Jean-Paul II nous aide à mieux situer le dessein divin :
« Dieu, dans son éternel amour, a choisi l'homme depuis l'éternité : il l'a choisi dans son Fils. Dieu a choisi l'homme afin qu'il puisse rejoindre la plénitude du bien par le moyen de la participation à sa propre vie : Vie Divine à travers la grâce. [...] Puisque cette élection devait prendre forme dans l'Incarnation, puisque le Fils de Dieu devait se faire homme pour notre salut, c'est pour cela même que le Père éternel a choisi pour lui, parmi les hommes, la Mère. »[2]
Les choses étant ainsi bien situées, nous pouvons maintenant goûter à la majestueuse hauteur visionnaire de Maria d'Agreda :
« J'ai vu par mon entendement, de quelle manière le Très-Haut est en lui-même, infini en sa substance et en ses attributs, en unité d'essence et en trinité de Personnes, éternellement égales, sans la moindre confusion.
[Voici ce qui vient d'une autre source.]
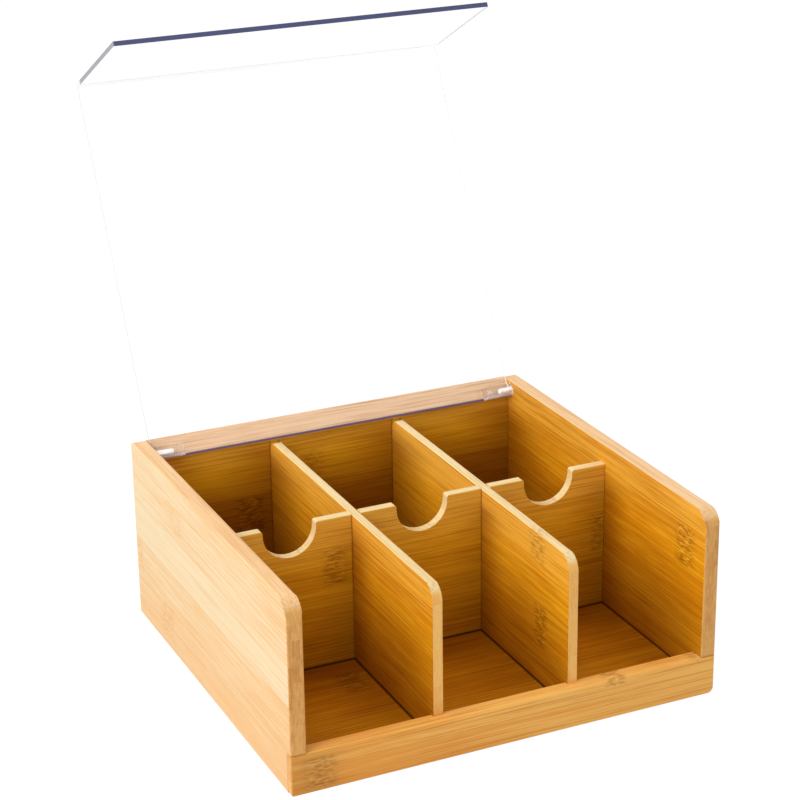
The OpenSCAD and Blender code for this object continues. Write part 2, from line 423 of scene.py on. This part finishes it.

Je l'ai vu d'abord dans un grand désert vide de toute créature dont il n'avait nul besoin, et j'assistai à son décret d'accomplir des oeuvres ad extra, c'est-à-dire de tirer du néant tous les êtres présents dans sa pensée. J'eus alors la hardiesse de demander à sa majesté l'ordre qu'elle mit dans ce désert afin de savoir le rang que la Mère de Dieu y occupa. Elle daigna satisfaire mon désir et vais dire l'ordre que je découvris en ses idées.
Sa science est une, simple et indivisible, mais pour la proportionner à notre capacité, il faut en quelque sorte la diviser en plusieurs actes ou instants, d'autant plus que les choses créées qui en sont l'objet, sont subordonnées entre elles, se succèdent et s'enchaînent les unes aux autres.
Au premier instant, après la communication de Dieu ad intra ou au-dedans de lui-même, il trouva digne de sa bonté de se communiquer ad extra, c'est-à-dire au dehors de son être en faisant part de sa divinité et de ses perfections à des créatures dans lesquelles il prendrait, du reste, ses délices. Dans le second instant, il décréta de réaliser cette communication pour la gloire extérieure qui devait lui revenir de la manifestation de ses grandeurs. Dans le troisième instant, il détermina l'ordre dans lequel aurait lieu cette communication, afin qu'entre tous les êtres créés brilla la plus belle des harmonies.
Il fut résolu, en premier lieu que le Verbe divin s'unirait à une âme et à un corps et, en second lieu, que d'autres êtres seraient faits à son image et composeraient l'humanité ; et dés lors, tous les hommes furent présent dans l'esprit de Dieu.
L'union hypostatique de la seconde Personne de la Trinité avec la nature humaine fut donc le premier ouvrage ad extra, parce qu'après que Dieu se fût connu et aimé en lui-même, il était convenable qu'il connût et aimât ce qui est le plus immédiat à sa divinité, comme l'est l'union hypostatique, que le Verbe humanisé fût le chef de toutes les créatures et que par lui elles aboutissent à leur Créateur.
Dans le quatrième instant, il fut établi que l'humanité du Verbe recevrait toutes les grâces possibles et que la sainteté, la science, la béatitude et la gloire divine afflueraient dans son âme autant qu'elle en serait capable.
A ce décret se rattache en second lieu par une conséquence nécessaire, la prédestination de la Mère du Verbe incarné. Elle fut conçue dans l'entendement divin la première de toutes les créatures, et incontinent le fleuve de la Divinité et de ses attributs se versa en elle, autant que le requérait sa dignité de mère et qu'elle était capable d'en recevoir.
Je la vis si belle, que, sans la lumière de la foi, je l'eusse, comme saint Denis l'Aréopagite, prise pour une divinité. Je reconnus son auteur plus admirable en sa formation que dans tout le reste de la création, car elle possède, elle seule, plus de trésors divins que toutes les autres créatures ensemble.
Dans le même instant, en troisième lieu, Dieu décida de créer un endroit où le Verbe incarné et sa Mère pussent habiter. Pour eux seuls, fut résolue la création du ciel et de la terre avec tout ce qu'ils contiennent. »
[1] S. DE FIORES, «Il culto mariano nel contesto culturale dell'Europa nei secoli XVII-XVIII», dans P.A.M.I, De cultu mariano saeculis XVII-XVIII. Vol. II, Acta congressus mariologici-mariani internationalis in Republica Melitensi anno 1983 celebrati, Romae 1987, pp. 2-61., p. 17
[2] JEAN-PAUL II, homélie du 8 décembre 1978.